RV Battery Charging Safety Tips
Anytime you deal with batteries, safety questions are bound to pop up. Wondering at what temperatures you can charge RV batteries safely? Afraid that you might “fry” your batteries by overcharging them, or damage them by undercharging them? Those are valid questions. Now here are some straightforward answers:
Beware of battery sulfation with lead acid batteries. Clean any buildup before charging and keep your batteries in a vented place. (This problem doesn’t apply to lithium batteries, because they’re 100% maintenance free).
If you are using a battery charger, choose one that’s compatible with your battery type (lithium, lead acid, AGM), voltage, and amperage.
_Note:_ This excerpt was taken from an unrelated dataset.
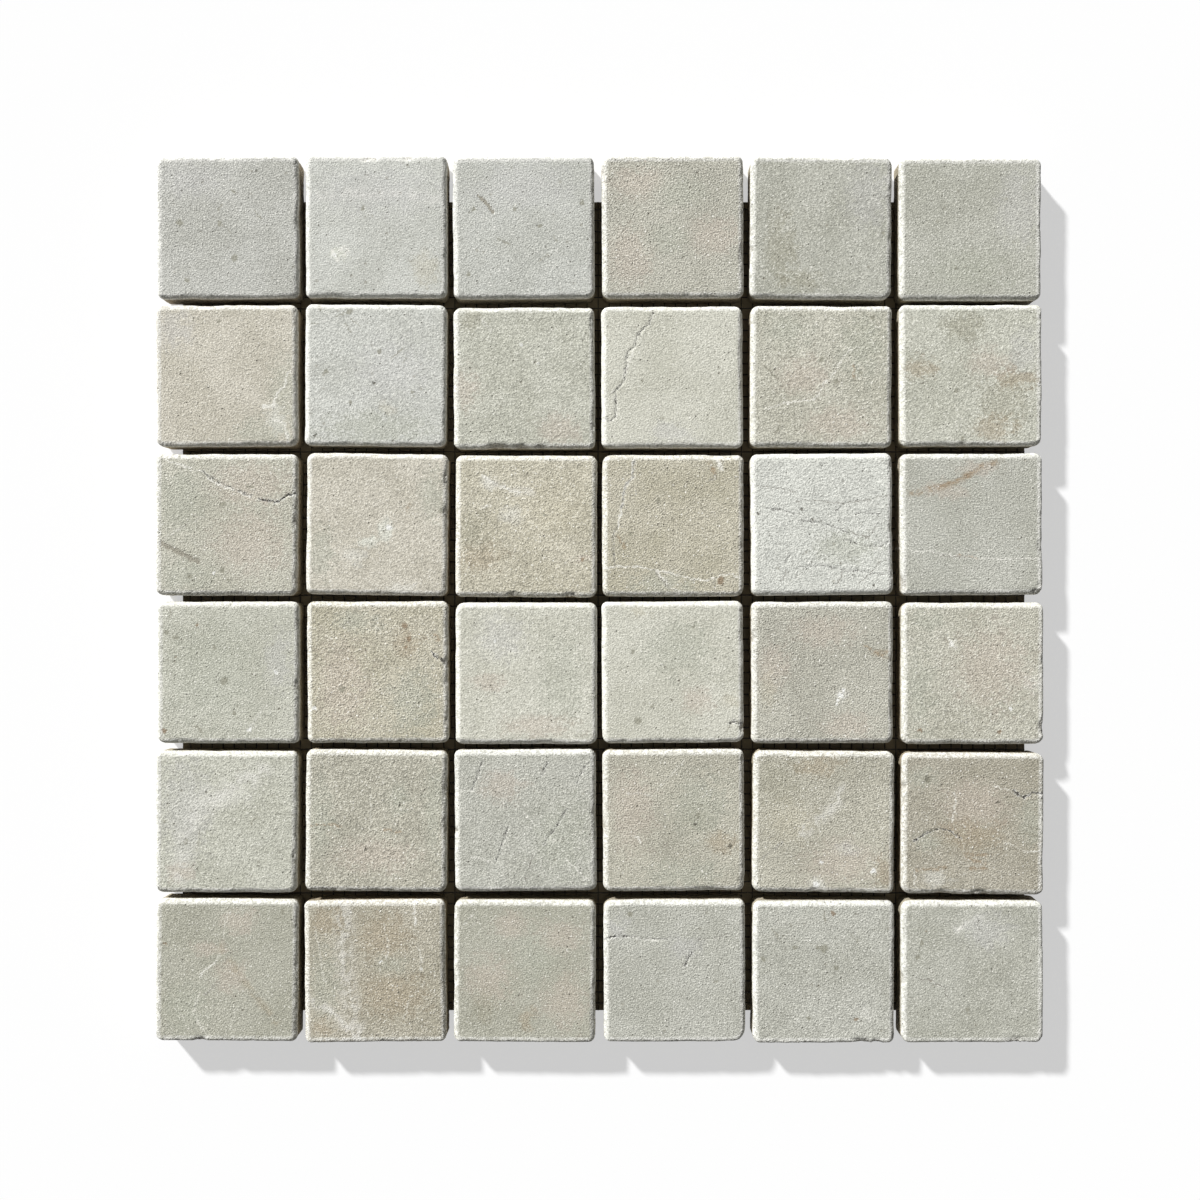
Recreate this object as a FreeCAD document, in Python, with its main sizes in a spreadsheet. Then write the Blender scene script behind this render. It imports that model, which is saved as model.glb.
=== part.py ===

Use a charge controller when charging your RV batteries with solar panels. If you don’t, the current coming from your panels will have free reign to overcharge your batteries when the sunshine is strong.
Disconnect your batteries when your RV is in storage. Or, extend the life of your lead acid batteries by using a trickle charger. Many RVers do this in winter. It’s not necessary for lithium batteries, since they discharge very little while not in use.
Never charge a frozen battery. You can use Ionic lithium RV batteries below freezing. But charging below freezing causes plating/crystallization. This weakens the battery, making it more likely to fail due to vibration or hard use. Fortunately, our Ionic lithium batteries have a sophisticated BMS (battery management system) so they’ll only accept a charge when the temperature is safe to.
Don’t charge at temperatures above 122°F (50°C).